Codas are "add ons," but ones that go beyond cadence. They leap forward in the story and reveal an important piece of information that keeps the reader alert. Favorites are "The bells sounded, just like the one he heard on his death day." OR "He left her standing in the garden. He would never see her again."

Echoes are just that - a word or catch phrase that plays throughout the entire novel, and each time it appears, either retains its meaning or gathers additional shades. When it arrives as a closing element, its meaning is weighty - usually enough to jerk tears or at least provoke an aha! These can be, words casually bantered by lovers in their prime, that become heart-wrenching torpedoes when delivered poetically as deathbed echoes. One echo I used in my novel The Dragon's Pool is "Wham! Bam! Boom!" which when introduced expresses the protagonist's jealousy that he cannot write an academic paper, while his best friend is able to do it in a comic book, with dialog bubbles (Wham!

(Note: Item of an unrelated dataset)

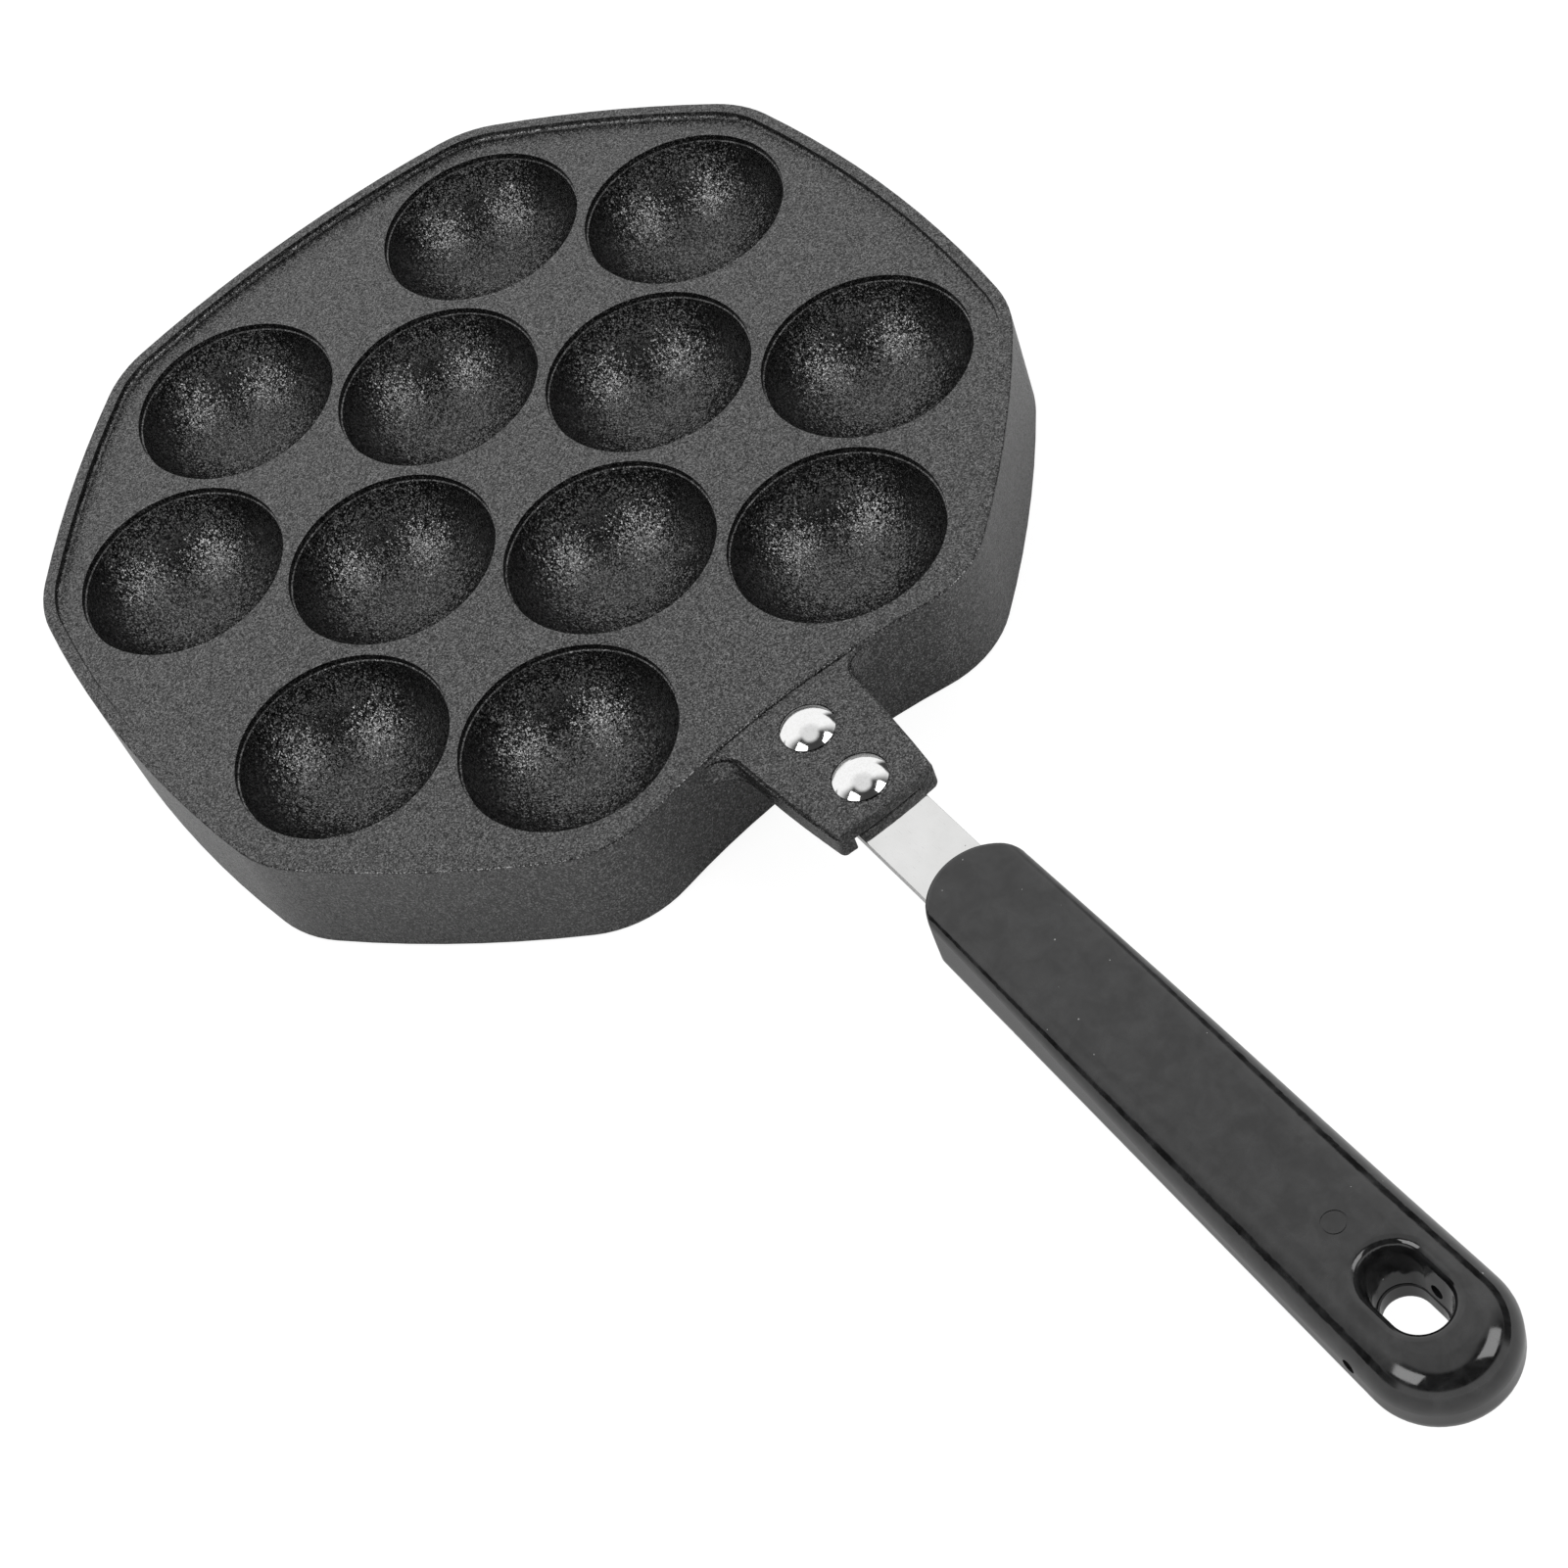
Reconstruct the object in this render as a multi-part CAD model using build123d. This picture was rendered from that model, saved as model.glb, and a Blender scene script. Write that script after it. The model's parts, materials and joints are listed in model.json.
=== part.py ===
from build123d import *
import math
import os

# Takoyaki pan: cast plate with twelve cups, a lug with a channel, a riveted flat tang and a
# moulded grip. Millimetres, +Z up, base plane at z = 0, origin under the middle of the plate,
# handle towards +X.

# ---------------------------------------------------------------- driving dimensions
# plate
WEB_Z = 22.2            # top of the recessed web above the base plane
RIM_H = 1.5             # raised rim above the web
RIM_W = 2.55            # width of the raised rim
WEB_T = 3.0             # web thickness
SKIRT_T = 3.0           # skirt thickness
SIDE_D = 96.4           # centre to the four diagonal sides
FLAT_D = 92.9           # centre to the -X and both Y sides
LUG_SIDE_D = 86.7       # centre to the hollow side that carries the lug
SIDE_BOW = 240.0        # bow radius of the seven outward sides
LUG_SIDE_BOW = 157.0    # bow radius of the inward side
CORNER_R = 24.0         # corner radius between outward sides
LUG_CORNER_R = 22.0     # corner radius beside the inward side
RIM_EDGE_R = 0.45       # outer rim edge rounding
RIM_FOOT_R = 0.7        # rounding at the foot of the rim step
BASE_EDGE_R = 0.6       # rounding of the skirt's lower edge

# cups
PITCH = 44.3            # cup pitch on the square grid
CUP_R = 21.0            # cup radius at the web
CUP_LAND_D = 1.3        # depth of the straight land under the cup's edge
CUP_LAND_R = 20.9       # radius at the foot of the land
CUP_STEP_R = 20.65      # radius where the bowl starts
CUP_DEPTH = 18.6        # cup depth below the web
CUP_T = 2.6             # cup wall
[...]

Bam! Boom!). The phrase gyrates throughout the entire book, each time taking on subtle shades of meaning. Then, after a frenetic action sequence, which devastates most of the principle characters, I use it an echo to great effect and "gravity."

In short, even you, a novelist can be a poet. In fact, if your work lacks poetry, you'e writing cereal boxes. When it comes to poetry, I am moved by:

"Hail to thee, blithe Spirit!"

HOWEVER, I am devastated by:

"'Tis a far, far better thing that I do than I have ever done. 'Tis a far, far better rest that I go to than I have ever known."

Now that's one Carton that Dickens did proud. Happy revising and "God bless us, every one."